The inside of my mouth I feel everything. This writing is the only link I can’t look up or down or I’ll be lost.
Jealousy.
I’m hallucinating and realizing it and loving it and the paper is jelly and quivering. How is my pen staying between the lines.
What level is this? Talking about her California vacation.
Pictures at an exhibition. Observations of a tripping mind encompassing everything too fast thoughts that couldn’t ever be written down.
This is an exaggerated reality how could I sum it all up before the thing even began. So many people so many things all passed through too fast for me to remember. How far away was I from reality?
Albert I never reached him all night though I was headed there from the start. Does everyone feel as paranoid as me. That my subjectiveness will make everyone hate me. Am I bumming anyone out. How could this happen and will it all be insignificant tomorrow and if it is how sad. That I never shared this with him. The paper is swimming and quivering and I’m so physical.
Why didn’t Albert want to trip with me how could it matter anything bad would melt away like everything else no matter how bad people faces.
I love the music I heard this dream. Poor P alone and I’m not helping at all. I can’t stop at all. I can’t sing at all.
Renee is the never ending gesture of always being naked.

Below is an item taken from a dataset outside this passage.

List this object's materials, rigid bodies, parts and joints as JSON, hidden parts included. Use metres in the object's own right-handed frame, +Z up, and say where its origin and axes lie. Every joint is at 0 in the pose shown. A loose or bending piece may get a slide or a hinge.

Well, there it is. About 10 hours of my drug-induced stream of consciousness writing, hardly the stuff of Bloom in Ulysses, but mine nonetheless. A lot of it reveals my obsession with Albert, my first adult love with whom the timing was always wrong. The rest is in keeping with the internal analysis that has been my constant life companion. Next, I’ll go back to the chronology, junior year of college. In the meantime, this ragged piece of writing stands as my youthful testimony, slightly embarrassing, but worth remembering.